After chasing a long sought after dream career in war weaponry design and eventually seeing the horrors of war and disgusted, he quietly retired and with the money he made from weaponry, he settled back into the peaceful life of painting portraits. It was this time he painted the Mona Lisa, the only painting he did for himself and carried it around with him everywhere he went, always changing it, trying to perfect it. Born a bastard child, in his old age he died comfortably looked after by the king of France and with no children of his own, he left the bulk of his work including the Mona Lisa to his loyal apprentice ❤️ 

Animal Dream Home

A collection of 10, 4 by 4 feet acrylic on canvas paintings completed between 2018 and 2020. A celebration of adaptability and individuality, each animal of a different species adapts to a different room of the house as they learn to coexist under the same roof. A thriving structure of life and the versatility of the living spirit.

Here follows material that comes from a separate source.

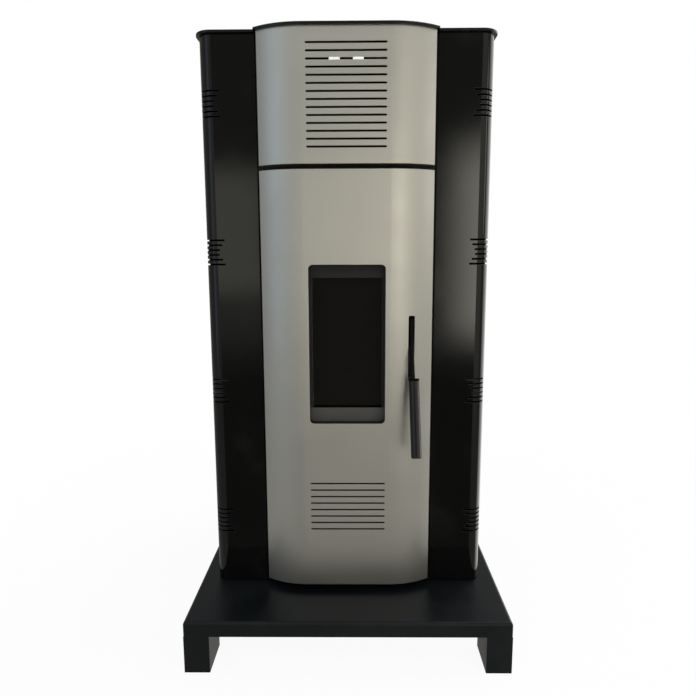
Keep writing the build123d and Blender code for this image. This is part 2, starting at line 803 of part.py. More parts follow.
def hinges():
    """Door knuckles on the casting, and the brackets with pins on the front frame."""
    knuckles = []
    brackets = []
    for z in KNUCKLES_Z:
        top_z = z + KNUCKLE_H
        knuckle = rod_z(z, top_z, HINGE_X, HINGE_Y, HINGE_R)
        knuckle += block(HINGE_X, -CAST_HALF, HINGE_Y - TAB_FRONT, HINGE_Y + TAB_BACK, z, top_z)
        knuckle -= rod_z(z - 1, top_z + 1, HINGE_X, HINGE_Y, HINGE_PIN_R + RUNNING)
        knuckles.append(knuckle)

        lug_z1 = z - GAP
        lug_z0 = lug_z1 - LUG_H
        arm_x = HINGE_X + ARM_OFFSET
        pad_z0 = lug_z0 - LUG_PAD
        pad_z1 = lug_z1 + LUG_PAD
        bracket = rod_z(lug_z0, lug_z1, HINGE_X, HINGE_Y, HINGE_R)
        bracket += block(arm_x, HINGE_X + HINGE_R, HINGE_Y, FRAME_Y, lug_z0, lug_z1)
        bracket += block(arm_x, HINGE_X + PAD_W, FRAME_Y - PAD_T, FRAME_Y, pad_z0, pad_z1)
        bracket += rod_z(lug_z0, top_z + PIN_PROUD, HINGE_X, HINGE_Y, HINGE_PIN_R)
        brackets.append(bracket)
    save("door_hinge_knuckles", *knuckles)
    save("door_hinge_brackets", *brackets)


# ---------------------------------------------------------------- handle and latch


def lever():
    """Bent rod with the latch hook at its pivot, a collar and the grip."""
    lean = radians(GRIP_LEAN)
    skew = radians(GRIP_SKEW)
    top = Vector(GRIP_X, GRIP_TOP_Y, GRIP_TOP_Z)
    down = Vector(sin(skew), -sin(lean) * cos(skew), -cos(lean) * cos(skew))
    points = [
        (LEVER_X, ROD_Y, PIVOT_Z),
        (LEVER_X, ROD_Y, ROD_BENDS_Z[0]),
        (LEVER_X, ROD_OUT_Y, ROD_BENDS_Z[1]),
        (LEVER_X + ROD_SHIFT, GRIP_TOP_Y, ROD_BENDS_Z[2]),
        top + down * (GRIP_LEN - ROD_COVER),
    ]
    path = FilletPolyline(*points, radius=ROD_BEND_R)
    rod = sweep(Plane(origin=path @ 0, z_dir=path % 0) * Circle(ROD_R), path)
    rod += rod_x(LEVER_X - PIVOT_HALF, LEVER_X + PIVOT_HALF, PIVOT_Y, PIVOT_Z, PIVOT_R)
    x0 = LEVER_X - HOOK_HALF
    x1 = LEVER_X + HOOK_HALF
    tip_y = PIVOT_Y + HOOK_ARM
    rod += block(x0, x1, PIVOT_Y, tip_y, PIVOT_Z - HOOK_ARM_HALF, PIVOT_Z + HOOK_ARM_HALF)
    rod += block(x0, x1, tip_y - HOOK_T, tip_y, PIVOT_Z, PIVOT_Z + HOOK_NOSE)
    rod -= rod_x(LEVER_X - 2 * ROD_R, LEVER_X + 2 * ROD_R, PIVOT_Y, PIVOT_Z, PIN_R + RUNNING)
    save("handle_lever", rod)

    grip = Plane(origin=top + down * (GRIP_LEN / 2), z_dir=down) * Cylinder(GRIP_R, GRIP_LEN)
    grip = fillet(grip.edges(), GRIP_ROUND)
    save("handle_grip", largest(grip - rod))

    collar = Plane(origin=top - down * (COLLAR_T / 2), z_dir=down) * Cylinder(COLLAR_R, COLLAR_T)
    save("handle_collar", largest(collar - rod))


def latch():
    """Pivot bracket with its cross pin behind the door sheet, and the fixed catch."""
    x0 = CAST_HALF
    x1 = LEVER_X + PIN_END
    z0 = PIVOT_Z - BRACKET_HALF_H
    z1 = PIVOT_Z + BRACKET_HALF_H
    bracket = block(x0, x0 + BRACKET_T, PIVOT_Y - BRACKET_LIP, CAST_BACK, z0, z1)
    bracket += rod_x(x0 + 1, x1, PIVOT_Y, PIVOT_Z, PIN_R)
    bracket += rod_x(LEVER_X + PIVOT_HALF + GAP, x1, PIVOT_Y, PIVOT_Z, PIN_R + SHOULDER_T)
    save("latch_bracket", bracket)

    x1 = CHEEK_XS[1] + CHEEK_T
    catch = rod_x(CHEEK_XS[0], x1, CATCH_PIN_Y, CATCH_PIN_Z, CATCH_PIN_R)
    y0 = CATCH_PIN_Y - CHEEK_LIP
    z0 = CATCH_PIN_Z - CHEEK_BELOW
    z1 = CATCH_PIN_Z + CHEEK_ABOVE
    catch += [block(x, x + CHEEK_T, y0, FRAME_Y, z0, z1) for x in CHEEK_XS]
    z0, z1 = (CATCH_PIN_Z + rise for rise in CATCH_PLATE_RISE)
    catch += block(CHEEK_XS[0], CATCH_X1, FRAME_Y - CATCH_PLATE_T, FRAME_Y, z0, z1)
    save("door_catch", catch)


# ---------------------------------------------------------------- firebox


def chute_bar(half, length):
    """Square bar along the drop chute, sloping down towards the fire."""
    return Pos(0, CHUTE_Y, CHUTE_Z) * Rot(CHUTE_SLOPE, 0, 0) * Box(2 * half, 2 * half, length)


def chute_hole():
    """Cutter for the drop chute's way through a wall."""
    return chute_bar(CHUTE_HALF + CHUTE_WALL, 2.4 * CHUTE_LEN)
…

All paintings measure 1.5 inches in depth, with sides painted and complete with hanging wire, it is ready for your enjoyment! DM for details and please share freely : )

http://www.lisangart.com
lisangart@hotmail.com

 

the-big-goose-acrylic-on-canvas-48-x-48-x-1.6-inches-2018-10000-cad

The Big Goose acrylic on canvas 48 x 48 x 1.5 inches 2018 $10,000

The goose, the first to move in, she hides her eggs in the nooks and crannies of the home and draws the curtains of mountain and sky when she’s feeling antsy. Accompanied with a bowl of grass for when she’s feeling peckish, a time glass helps her to keep track of the days and nights while she waits for her young ones to hatch.

 

Radioactive Raccoon 2.0 acrylic on canvas 48 x 48 x 1.5 inches 2018 $10,000

A nocturnal raccoon up in the middle of the night and in typical fashion, he can be found raiding the kitchen. A rambunctious hungry fella, he is not too neat nor tidy but with eyes like moons, who could kick him out?

 

albino-squirrel-acrylic-on-canvas-48-x-48-x-1.6-inches-2018-10000-cad

Albino Squirrel acrylic on canvas 48 x 48 x 1.5 inches 2018 $10,000

An albino squirrel holds a golden walnut as she shows off her collection of treasures she’s squirrelled away. She hangs out in the attic of spring in full bloom with cherry blossoms!

 

Indoor Chameleon In Orange Major acrylic on canvas 48 x 48 x 1.5 inches 2019 $10,000

An Indoor Chameleon makes home in an orange living room. He camouflages neatly into the background playing with his ball of sky. An active creature of the day he, likes lots and lots of light.

 

Snake In The Bathroom acrylic on canvas 48 x 48 x 1.5 inches 2019 $10,000

Ssssssssslitering away is the green snake, preferring moist environments, she’s cleverly made her way to the upstairs bathroom. She can be found weaving her way in and out of the pipes. Normally preferring the green meadows, the green of the marble tiling suits her well.

 

dam-theres-a-beaver-in-the-pool-acrylic-on-canvas-48-x-48-x-1.6-inches-2019-10000-cad

Beaver Dam In The Pool acrylic on canvas 48 x 48 x 1.5 inches 2019 $10,000

Dam! There’s a beaver in the pool! Here he can be found building a dam (behaviour which can not be helped) out of patio chairs and pool toys. A nocturnal worker, it’s night time outside and the reflections from the water can be seen throughout.

 

Koala In The Bedroom acrylic on canvas 48 x 48 x 1.5 inches 2019 $10,000

The sleepiest animal of them all, the koala has rightfully claimed the bedroom. Another nocturnal creature she’s up at night with her koala teddy and her mushroom nightlight. Surrounded by eucalyptus and accompanied with several of her friends from her native Australian bushland, she’s feeling right at home.

 

mouse-in-da-house-acrylic-on-canvas-48-x-48-x-1.6-inches-2020-10000-cad

Mouse In Da House acrylic on canvas 48 x 48 x 1.5 inches 2020 $10,000

Painted during the Chinese New Year, in the year of the Rat 2020, there’s a Mouse In Da House! A hard worker, she’s gathered all her food supplies for the year and nibbling on a piece of cheese in the pantry. Not the year of the cat nor the year of the snake, she’s put them both away for personal safety. A twenty dollar bill hangs as a symbol of good fortune and prosperity while signifying the year 2020, this mouse is doing just fine. A social creature, shadow mice keep her company and look! a nest of mice in the cupboard!

 


Peacock Descending A Staircase acrylic on canvas 48 x 48 x 1.5 inches 2020 $10,000

Meeting you in the foyer is a Peacock Descending A Staircase. Vain by nature and wanting to show off his intricate tail, he’s covered the room in black and white patterns to make his own colours stand out that much more. Look closely and you’ll find some lizards for her to catch for when she’s feeling peckish.

 

Floral Print Gecko acrylic on canvas 48 x 48 x 1.5 inches 2020 $10,000

The final finale, a Floral Print Gecko! Passing time on a carpet of grass with a rubik’s cube of different coloured skies, an invisible sail boat on a board of ocean, a seashell shaped galaxy, jacks of stars and rolling marble planets, this one’s an amazement of pure wonder.